しかも大半の人は槍の穂先を目指していて、この時間で既に大渋滞になっていました。
「な、なんなんじゃ〜、この混みようは??」
とりあえず、大渋滞に交じって槍の穂先へ向かおうか悩みましたが、槍の山頂スペースは、20人程度がいいところ。
「この人数では、絶対に、山頂でご来光は見られない」と判断し、槍ヶ岳山荘前で、日の出を待つことにしました。
案の定、穂先までの大渋滞は、日の出まで、全く動かない様子。
そして、槍ヶ岳山荘前では槍の右手から朝日が昇り、周囲の山々がモルゲンロートに染まり始めました。
西の空は一面の雲海に標高2500m以上の山だけが顔を出している感じ。
特に眼下に広がる雲ノ平の緩やかで優しい山容に暖かい光が差し込む光景は、槍の荒々しさに反してなんとも印象的で良かったです。
日の出後、槍の山頂からの下山者が増えてきましたが、それ以上に穂先に登る人も多く、大渋滞は続いています。
ここまで来て、穂先に登頂しないわけにいかないので、主要な荷物は、槍ヶ岳山荘前に置き、止む無く、大渋滞の最後尾へ。
山頂へは、立ち止まって待機する時間が長く、上着を羽織っても寒くなる状況化で2時間弱を牛歩のように進み、ようやく登頂へ。
次第に雲量は多くなってきましたが、「槍のテッペンにいるんだ」という充実感と360度の大展望は、ほんと、歓喜の瞬間でした。
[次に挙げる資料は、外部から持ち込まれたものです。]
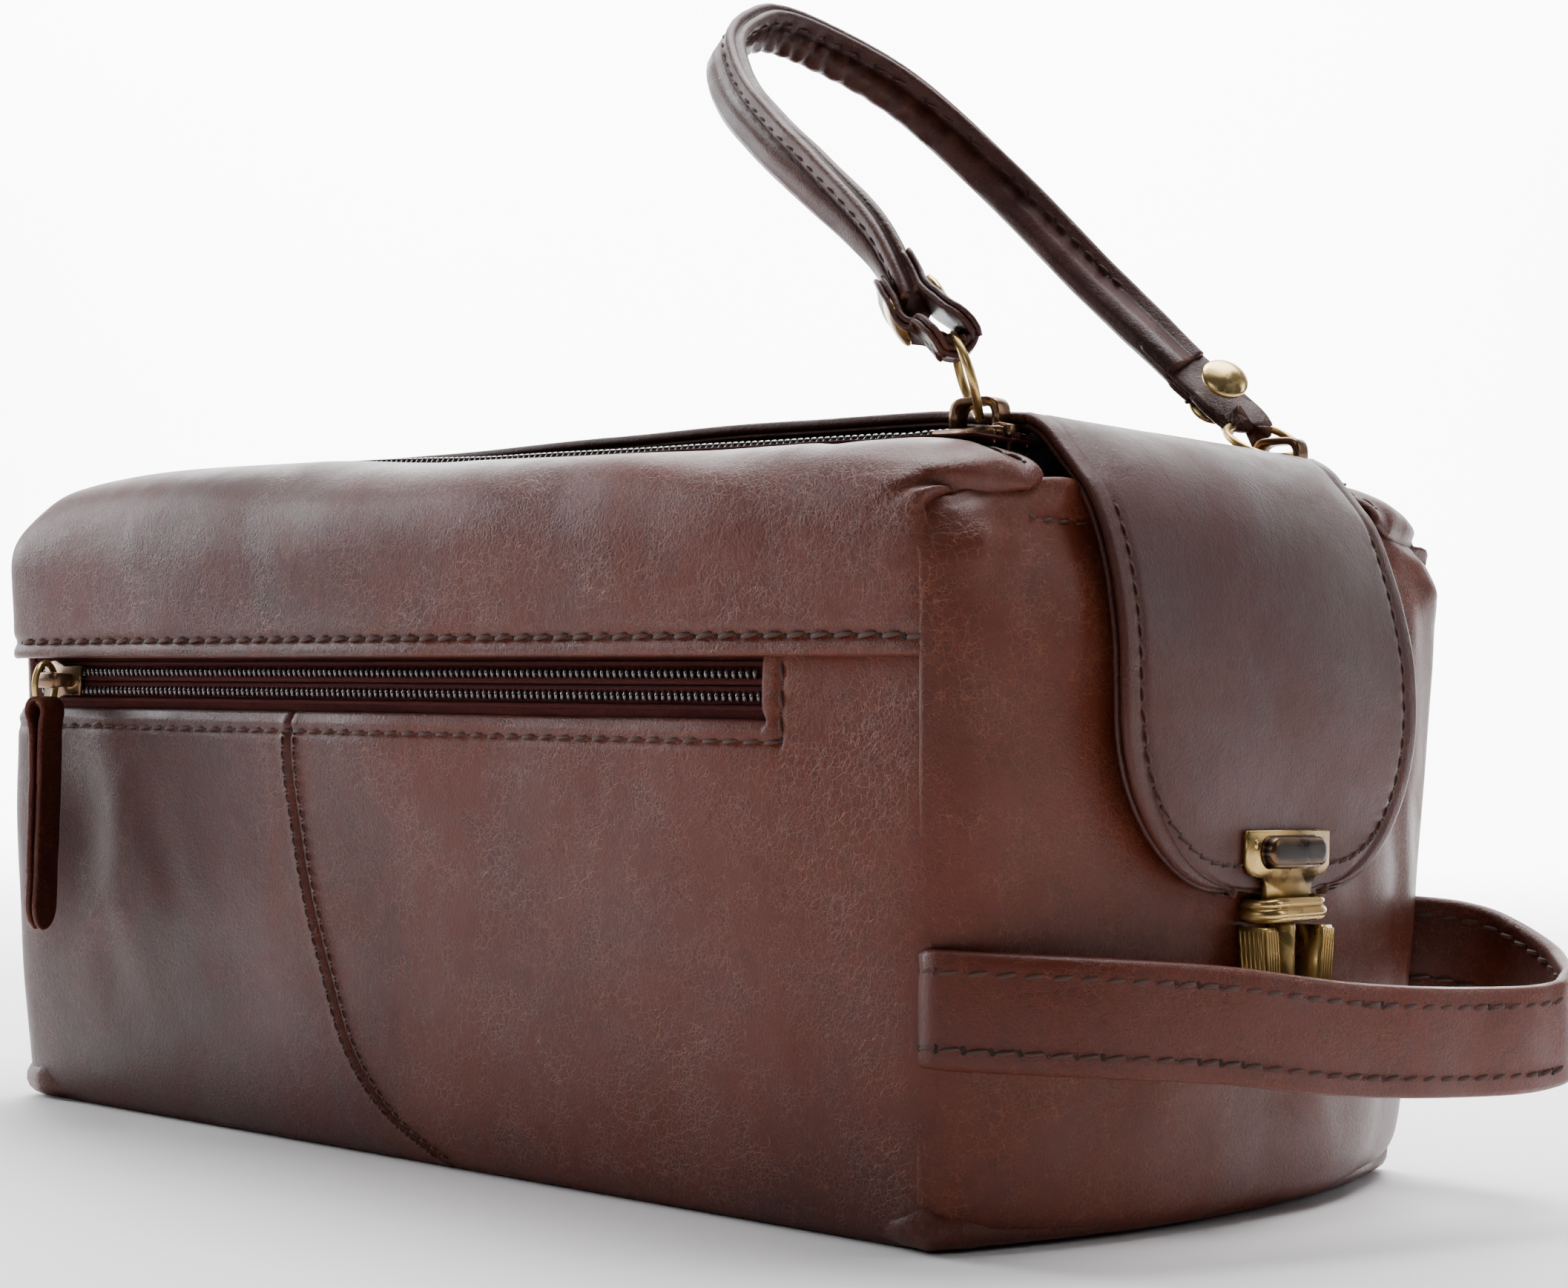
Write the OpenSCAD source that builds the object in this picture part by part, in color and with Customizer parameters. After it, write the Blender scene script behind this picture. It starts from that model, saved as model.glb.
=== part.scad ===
// Leather shaving kit bag with a zipped lid, a clasp flap, a front pocket,
// a carry handle between the two zip sliders and a strap across one end.
// +X runs to the clasp end, -Y to the pocket side, +Z up; the base rests on Z = 0.

/* [Bag] */
// Length of the front and rear panels
bag_length = 274; // [260:1:290]
// Width across the base
base_width = 153; // [150:1:156]
// Width across the shoulders
shoulder_width = 172; // [170:1:174]
// Height of the shoulder seams
shoulder_height = 129; // [127:1:131]
// Height of the panels' top edges
top_height = 147; // [146:0.5:148]
// Radius of the soft shoulders
shoulder_radius = 23; // [18:1:26]
// Thickness of one layer of leather
leather = 2.4; // [2:0.1:2.6]
// How far the clasp end bulges
clasp_bulge = 14; // [13:1:15]
// How far the plain end bulges
plain_bulge = 6; // [4:1:8]

/* [Lid and flap] */
// Distance of each lid zip from the middle of the bag
zip_offset = 51; // [50:0.5:52]
// Half-width of the leather lid
lid_half_width = 43.5; // [42:0.5:44]
// Half-width of the clasp flap
flap_half_width = 48.7; // [46:0.1:50]
// Height of the flap's lowest edge
flap_bottom = 62.5; // [61:0.5:64]

/* [Pocket] */
// Lowest edge of the pocket opening
pocket_low = 90.5; // [89:0.5:92]
// Hem above the pocket opening
pocket_hem = 103.3; // [102:0.1:104]
// Right end of the pocket opening
pocket_right = 100; // [90:1:104]
// Depth of the pocket behind the leather
pocket_depth = 6; // [5:0.5:7]

/* [Zip hardware] */
// Where the lid's sliders stand along the bag
slider_place = 122; // [120:1:123]
// Where the pocket's slider stands along the bag
pocket_slider_place = -116; // [-120:1:-112]
// Radius of the handle rings, to the middle of the wire
ring_radius = 8; // [7.5:0.5:8.5]
// Radius of the handle rings' wire
ring_wire = 0.85; // [0.7:0.05:0.9]

/* [Handle and strap] */
// Width of the handle strap
handle_width = 12; // [10:0.5:13]
// Thickness of the handle strap
handle_thick = 4.6; // [3:0.1:5]
// Width of the strap across the end
strap_width = 20.4; // [18:0.1:22]
// Thickness of the strap across the end
strap_thick = 3.2; // [2.4:0.1:3.6]

/* [Hidden] */
$fn = 72;

big = 400;
half_length = bag_length / 2;
chestnut = "#6d3b2a";
dark_leather = "#5a3226";
fabric = "#1c1a1c";
tape_brown = "#3a2420";
coil_black = "#1a1718";
brass = "#b08d4a";
bronze = "#5b5145";

// Shape of the long sides: they lean out from the base to the shoulders
function side_y(z) = base_width / 2
    + (shoulder_width - base_width) / 2 * z / shoulder_height;
wall_tilt = atan((shoulder_width - base_width) / 2 / shoulder_height);
shoulder_y = shoulder_width / 2 - shoulder_radius;
shoulder_z = top_height - shoulder_radius;
panel_edge_y = zip_offset + 6;

// Shape of the bulging ends: circles seen from above
function bulge_radius(rise) = (80 * 80 + rise * rise) / (2 * rise);
clasp_radius = bulge_radius(clasp_bulge);
clasp_face = half_length + clasp_bulge;
clasp_centre = clasp_face - clasp_radius;
plain_radius = bulge_radius(plain_bulge);
plain_face = half_length + plain_bulge;
plain_centre = plain_radius - plain_face;

// Height of the zip tapes and the things that ride on them
tape_z = top_height - 3.1;
tape_thick = 0.6;
coil_z = tape_z + tape_thick;
coil_thick = 2.3;
coil_near = 1;
coil_far = 3.2;
// How far each lid zip sinks below the panels' edges; side is -1 at the front
front_sink = 3.8;
rear_sink = 1.6;
function sink(side) = side < 0 ? front_sink : rear_sink;

// Height of the base and of what lies on it
base_thick = 2.8;
board_z = 3;
board_thick = 2;
lining = 1;

function arc_points(centre, radius, from, to, steps = 9) =
    [for (i = [0:steps])
        let (a = from + (to - from) * i / steps)
        centre + radius * [cos(a), sin(a)]];

// A profile drawn in Y and Z, extruded along X
module along_x(x0, x1)
    translate([x0, 0, 0])
    rotate([90, 0, 90])
    linear_extrude(x1 - x0)
    children();

// A profile drawn in X and Z, extruded along Y
module along_y(y0, y1)
    translate([0, y1, 0])
    rotate([90, 0, 0])
    linear_extrude(y1 - y0)
    children();

// A leaning strip of the right-hand wall, from height z0 to z1
module wall_strip(z0, z1, inset, thick)
    polygon([
        [side_y(z0) - inset, z0],
        [side_y(z1) - inset, z1],
        [side_y(z1) - inset - thick, z1],
        [side_y(z0) - inset - thick, z0]]);

// The wall and its soft shoulder, from height z0 round to the zip
module shoulder_strip(z0, thick)
    polygon(concat(
        [[side_y(z0), z0]],
        arc_points([shoulder_y, shoulder_z], shoulder_radius, 0, 90),
        [[panel_edge_y, top_height], [panel_edge_y, top_height - thick]],
        arc_points([shoulder_y, shoulder_z], shoulder_radius - thick, 90, 0),
        [[side_y(z0) - thick, z0]]));

// The whole cross-section inside the long walls, less an inset
module section(inset, z0, z1)
    intersection() {
        union() {
            polygon([
                [-side_y(0) + inset, 0],
                [side_y(0) - inset, 0],
                [side_y(shoulder_z) - inset, shoulder_z],
                [-side_y(shoulder_z) + inset, shoulder_z]]);
            for (side = [-1, 1])
                translate([side * shoulder_y, shoulder_z])
                circle(shoulder_radius - inset);
            translate([-shoulder_y, shoulder_z - 1])
            square([2 * shoulder_y, shoulder_radius - inset + 1]);
        }
        translate([-big / 2, z0])
        square([big, z1 - z0]);
    }

// The plan of the bag between its two bulging ends, less an inset
module plan(inset)
    intersection() {
        translate([clasp_centre, 0])
        circle(clasp_radius - inset, $fn = 180);
        translate([plain_centre, 0])
        circle(plain_radius - inset, $fn = 180);
        square([2 * clasp_face, big], center = true);
    }

// The space inside the bag's skin, less an inset all round
module inner_space(inset, z0, z1)
    intersection() {
        along_x(-big / 2, big / 2)
        section(inset, z0, z1);
        translate([0, 0, z0])
        linear_extrude(z1 - z0)
        plan(inset);
    }

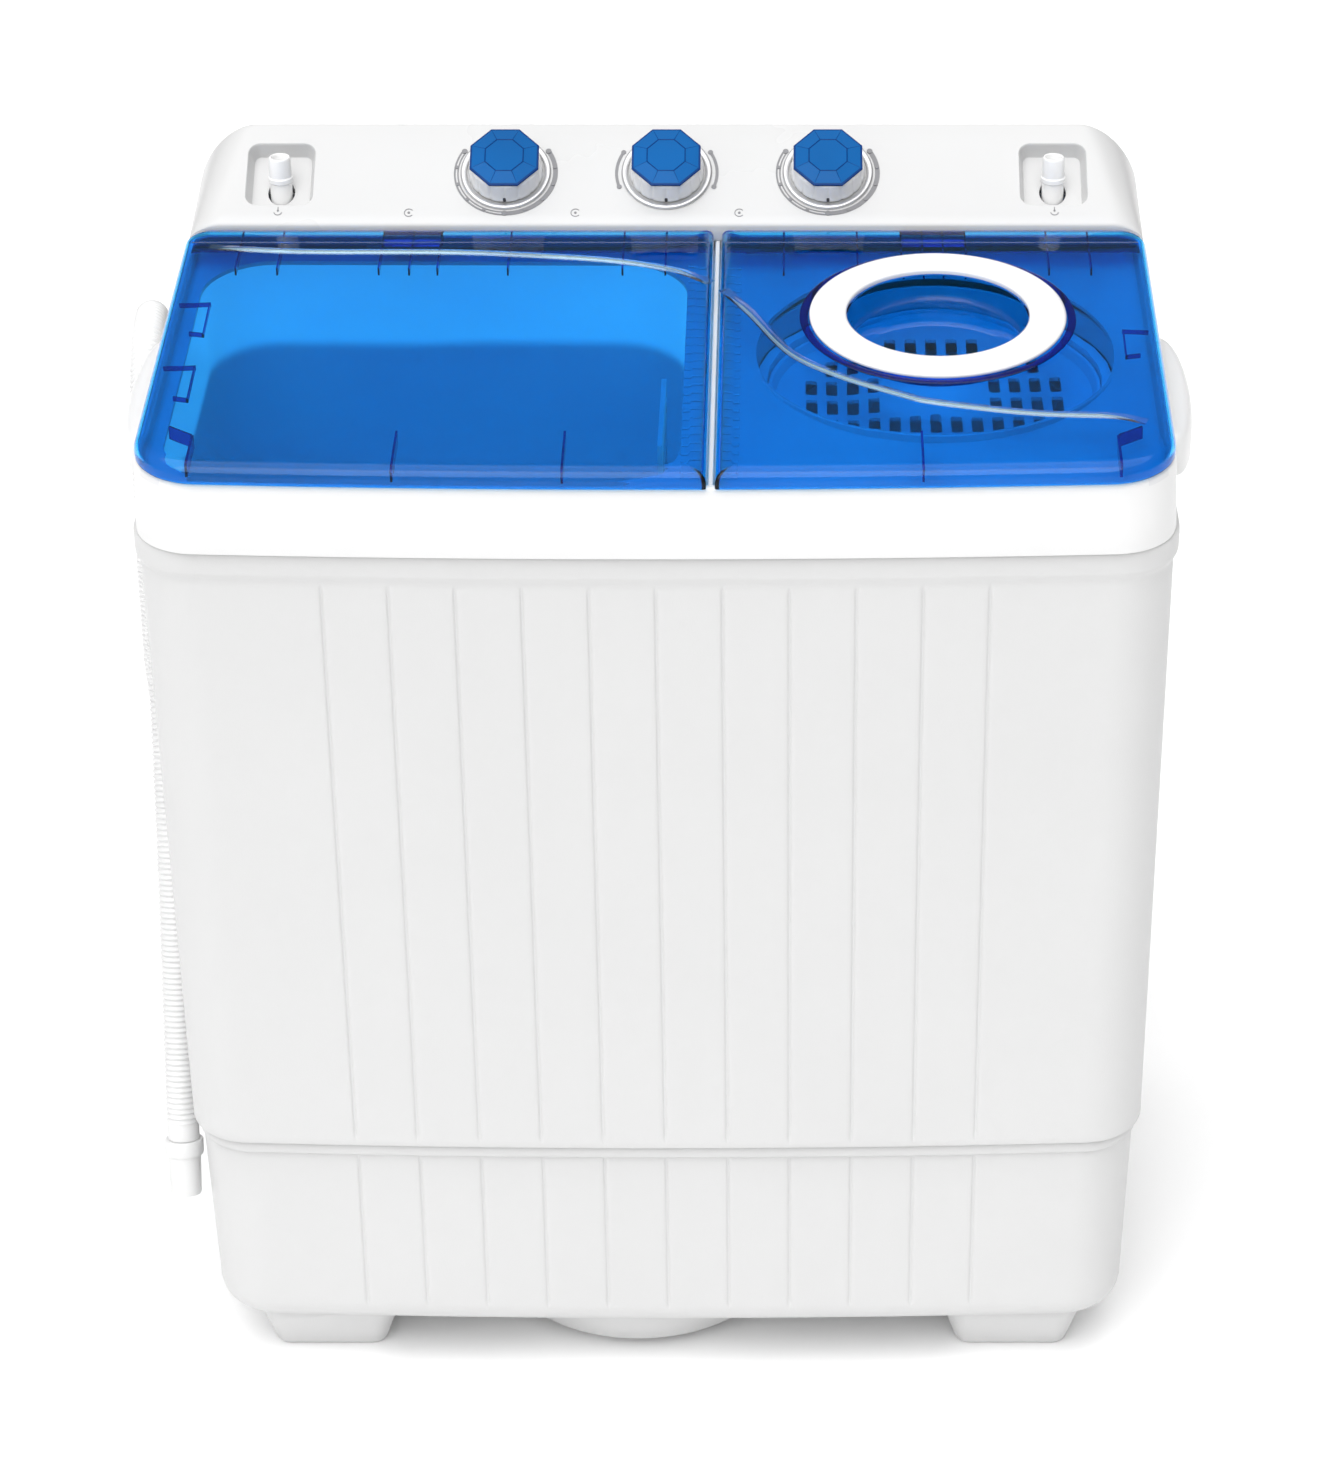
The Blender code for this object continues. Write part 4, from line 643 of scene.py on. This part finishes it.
def make_knob(k, label, dial):
    """One control: bezel, fluted grip with a pointer, faceted clear cap, and its printed dial."""
    place = panel_frame(k * KNOB_PITCH, KNOB_Y)
    ring = turned([(0.0335, 0.0004), (0.0335, 0.0016), (0.0330, 0.0023), (0.0322, 0.0026), (0.0300, 0.0024),
                   (0.0292, 0.0019), (0.0290, 0.0012), (0.0290, 0.0004)], ROUND)
    piece(f"{label}_bezel", moved(ring, place), SILVER, "body", [f"{label}_trim_ring"])
    r = KNOB_RADIUS
    flutes = 16

    def wave(a, row):
        depth = 0.018 if 4 <= row <= 9 else 0.0
        return 1.0 - depth * max(0.0, math.cos(flutes * a)) ** 6

    profile = [
        (0, -0.0118), (0.0030, -0.0118), (0.0030, 0.0012), (r - 0.0006, 0.0012), (r + 0.0003, 0.0020),
        (r + 0.0002, 0.0034), (r - 0.0006, 0.0085), (r - 0.0012, 0.0140), (r - 0.0015, 0.0162),
        (r - 0.0019, 0.0172), (r - 0.0030, 0.0179), (0, 0.0179),
    ]
    body = f"{label}_knob"
    piece(f"{label}_grip", moved(turned(profile, 192, wave=wave), place), KNOB, body,
          [f"{label}_knob"], 40)
    pointer = block((-0.0011, -r - 0.00055, 0.0022), (0.0011, -r + 0.0010, 0.0056), 0.0004, 1)
    piece(f"{label}_pointer", moved(pointer, place), DARK, body)
    c = CAP_RADIUS
    turn = Matrix.Rotation(math.pi / 8, 4, "Z")
    # the cap's rim is in the darker edge blue: painted shade on its bevel
    rim = turned([(0, 0.0183), (c - 0.0002, 0.0183), (c, 0.0188), (c - 0.0003, 0.0197), (c - 0.0014, 0.0200),
                  (0, 0.0200)], 8)
    piece(f"{label}_cap_rim", moved(rim, place @ turn), CAP_EDGE_SHADE, body, [f"{label}_knob_cap"],
          20)
    facets = turned([(0, 0.0201), (c - 0.0017, 0.0201), (c * 0.55, 0.0222), (c * 0.50, 0.0221), (0, 0.0225)],
                    8)
    piece(f"{label}_cap_facets", moved(facets, place @ turn), CAP_BLUE, body, sharp=8)
    # thin ridges in the darker edge blue along every facet edge: painted shade for the dark creases between
    # the facets
    lines = []
    for i in range(8):
        a, b = 2 * math.pi * i / 8, 2 * math.pi * (i + 1) / 8
        near, far = c * 0.55, c - 0.0020
        p = Vector((near * math.cos(a), near * math.sin(a), 0.0222))
        q = Vector((far * math.cos(a), far * math.sin(a), 0.0201))
        r2 = Vector((near * math.cos(b), near * math.sin(b), 0.0222))
        strand = [(-0.00022, 0.0), (0.00022, 0.0), (0.0, 0.00012)]
        lines.append(swept([p, p.lerp(q, 0.5), q], strand))
        lines.append(swept([p, p.lerp(r2, 0.5), r2], [(2 * u, w * 2) for u, w in strand]))
    piece(f"{label}_cap_shade_lines", moved(join(lines), place @ turn), CAP_EDGE_SHADE, body)
    marks, lift = [], PRINT_LIFT
    if dial == "timer":
        marks.append(arc_strip(0.0351, 0.0361, TIMER_START, TIMER_END, lift))
        marks.append(arc_strip(0.0373, 0.0386, TIMER_START, TIMER_END, lift))
        marks.append(arc_strip(0.0361, 0.0374, 268, TIMER_END, lift * 0.8))
        for i in range(11):
            a = math.radians(TIMER_START + (TIMER_END - TIMER_START) / 10 * i)
            marks.append(dot(0.0368 * math.cos(a), 0.0368 * math.sin(a),
                             0.0021 if i in (0, 5, 10) else 0.0014, lift * 1.6))
    else:
        for start, end in ((150, 200), (-20, 30)):
            marks.append(arc_strip(0.0362, 0.0384, start, end, lift))
            for a in (start, end):
                marks.append(dot(0.0373 * math.cos(math.radians(a)), 0.0373 * math.sin(math.radians(a)),
                                 0.0019, lift * 1.4))
    for i, bm in enumerate(marks):      # each mark a hair higher, so that no two tops coincide
        moved(bm, Matrix.Translation((0, 0, 0.00003 * i)))
    piece(f"{label}_dial_marks", moved(join(marks), place), PRINT, "body")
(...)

結果、この大渋滞で約3時間弱の不測な時間を要してしまうことに。
当初の二日目の計画は、槍から大天井に戻り、燕岳まで縦走するもの。
この予定外の遅れで、燕岳の登山口(中房温泉)から最終バスに乗れない恐れがあると判断し、予定を変更し、上高地に下山することにしました。
途中の横尾山荘から蝶ヶ岳まで登り返して三股登山口に下山する最短ルートも検討しましたが、体力的に厳しくなる予感、かつ、台風が近づき午後から悪天候になるという情報もあり、今回は普通に上高地へ下山しちゃいました。
終始、AUのスマホが圏外であったため、気象情報や電車等の乗り換え時刻等の確認ができずに、結局、下山から三股登山口に公共交通機関を使って戻るのに約4時間もかかってしまいました。
今回の山行は、天候に振り回されたり、大渋滞に巻き込まれたりで、行程は計画通りに行きませんでしたが、要所では、素晴らしい眺望に恵まれ、急きょ決めた山行の割には、「お釣りがくるほど、達成感が半端ない充実の山旅になったかなぁ」と思いました。